Par un jugement n° 2101676 du 13 juillet 2021, le tribunal administratif de Versailles a rejeté sa demande.
Procédure devant la cour :
Par une requête, enregistrée le 13 mars 2022, Mme A..., représentée par Me Kanza, avocat, demande à la cour :
1°) d'annuler ce jugement ;
2°) d'annuler, pour excès de pouvoir, cet arrêté ;
3°) d'enjoindre au préfet de réexaminer sa situation dans un délai de 15 jours à compter de la notification de la décision à intervenir et de lui délivrer durant cet examen une autorisation provisoire de séjour, sous astreinte de 150 euros par jour de retard ;
4°) de mettre à la charge de l'Etat le versement de la somme de 2 000 euros à Me Kanza, en application des dispositions combinées de l'article L. 761-1 du code de justice administrative et de l'article 37 de la loi n° 91-647 du 10 juillet 1991 modifiée, sous réserve que celui-ci renonce à percevoir la somme correspondant à la part contributive de l'Etat à l'aide juridictionnelle.
Elle soutient que :
Sur la décision de refus de séjour :
- le signataire de l'acte est incompétent ;
- la décision est insuffisamment motivée ;
- elle méconnait les dispositions de l'article L. 313-14 du code de l'entrée et du séjour des étrangers et du droit d'asile, auquel renvoie l'article 4.2 de l'accord franco-sénégalais ;
- elle viole les stipulations de l'article 8 de la convention européenne de sauvegarde des droits de l'homme et des libertés fondamentales ;
- elle viole aussi celles de l'article 3 et de l'article 9 de la convention internationale relative aux droits de l'enfant ;
- l'autorité administrative n'a pas utilisé son pouvoir discrétionnaire pour bien apprécier les conditions permettant son entrée sur le territoire français ;
- elle n'a pas suffisamment réalisé une analyse personnelle et professionnelle de la situation de Mme A... et a fait une erreur manifeste d'appréciation ;
Sur l'obligation de quitter le territoire français :
- la décision l'obligeant à quitter le territoire français est entachée des mêmes vices et devra être annulée par voie d'exception d'illégalité de la décision de refus de titre de séjour ;
Sur la décision fixant le pays de renvoi :
- par conséquent, la décision fixant le pays de renvoi doit également être annulée par voie d'exception d'illégalité de la décision de refus de titre de séjour.

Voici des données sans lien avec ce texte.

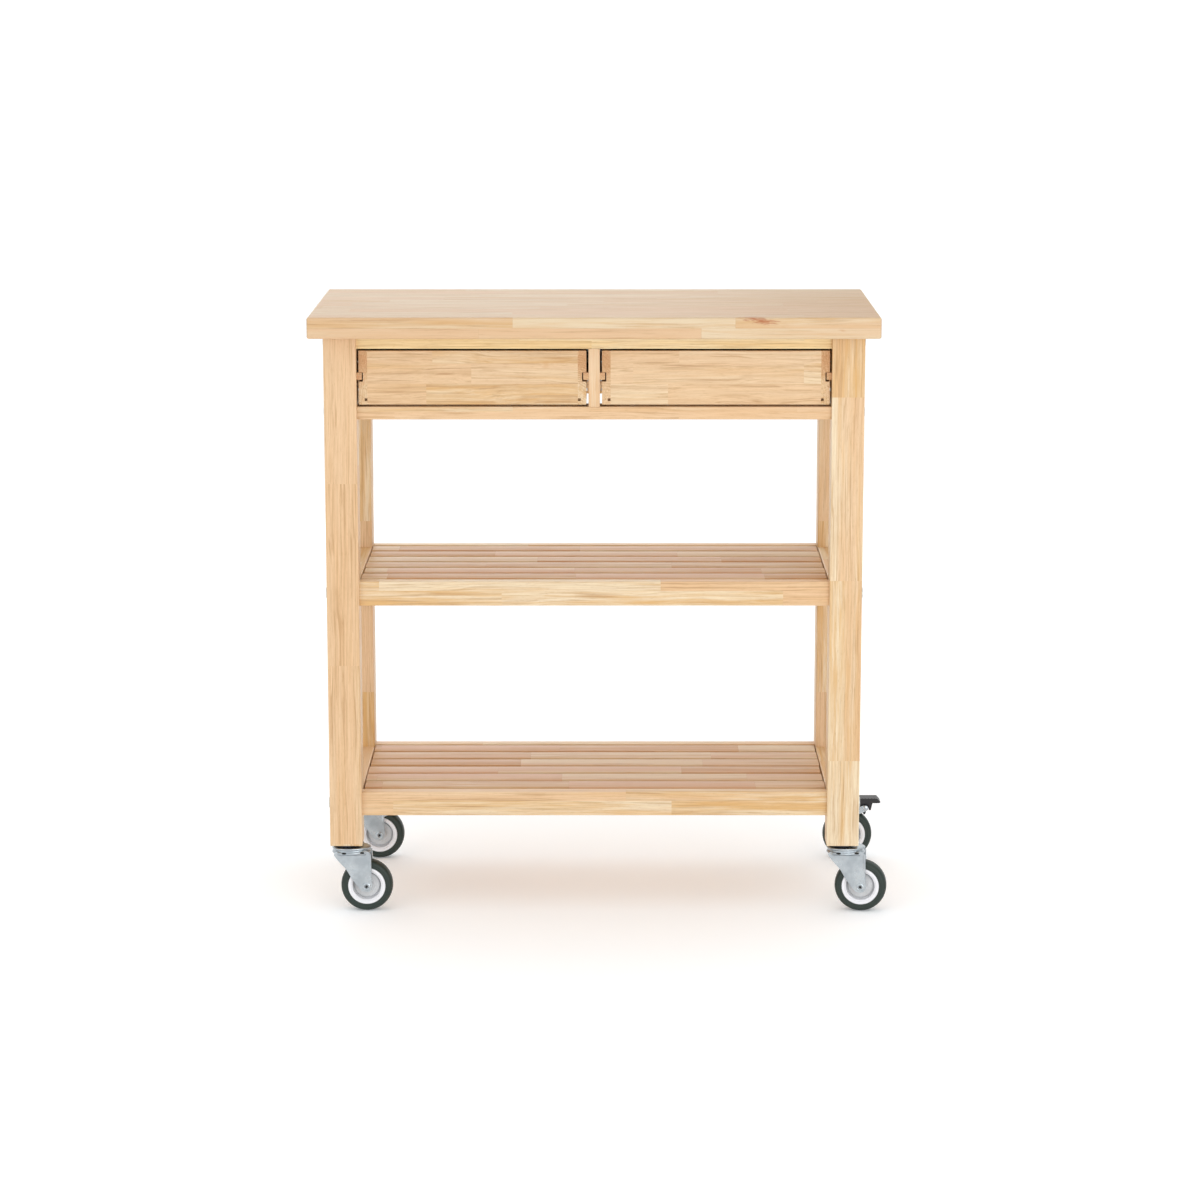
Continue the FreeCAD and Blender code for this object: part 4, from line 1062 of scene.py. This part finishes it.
wood_seats = seats("wood_screws")
runner_low, runner_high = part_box("drawer_runners")
runner_level = (runner_low.z + runner_high.z) / 2
in_runners = [seat for seat in wood_seats if abs(seat[0].z - runner_level) < 0.002]
in_frame = [seat for seat in wood_seats if seat not in in_runners]
for screws, length, chosen, seed in (
    ("long_wood_screws", LONG_SCREW, in_frame, 3),
    ("runner_screws", SHORT_SCREW, in_runners, 4),
):
    set_fixings(screws, screw_shape(length), "wood_screws", chosen, bolt_zinc, "frame", seed)
for side in ("left", "right"):
    node_name = f"drawer_{side}_screws"
    set_fixings(
        f"drawer_{side}_wood_screws",
        screw_shape(LONG_SCREW),
        node_name,
        seats(node_name),
        bolt_zinc,
        f"drawer_{side}",
        seed=6,
    )
finish_node("barrel_nuts", bolt_zinc)

# ---------------------------------------------------------------- casters
# Four 75 mm swivel casters on threaded stems. A round plate sits against the leg, a pressed
# zinc-plated fork turns under it on two rings of balls, and the front pair has a brake pedal.

caster_zinc = steel("caster_zinc", shade(190, 198, 203), shade(166, 174, 180), 45.0, 0.17, 1.0, 0.06)
# The mount plates' zinc is painted dark: painted shade in the gap under the legs.
shaded_mount_zinc = steel("shaded_mount_zinc", shade(96, 99, 110), shade(66, 69, 80), 120.0, 0.34, 0.8)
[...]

Par un mémoire en défense, enregistré le 27 mars 2023, le préfet de l'Essonne conclut au rejet de la requête.
Il fait valoir que les moyens soulevés ne sont pas fondés.
Les parties ont été informées le 12 avril 2023, en application de l'article R. 611-7 du code de justice administrative, de ce que l'arrêt était susceptible d'être fondé sur un moyen relevé d'office, tiré de ce qu'en application de la jurisprudence Intercopie, les moyens de légalité externe soulevés par Mme A... sont irrecevables, celle-ci n'ayant soulevé que des moyens de légalité interne devant le tribunal administratif.
Mme A... a été admise au bénéfice de l'aide juridictionnelle totale par une décision du 17 janvier 2022.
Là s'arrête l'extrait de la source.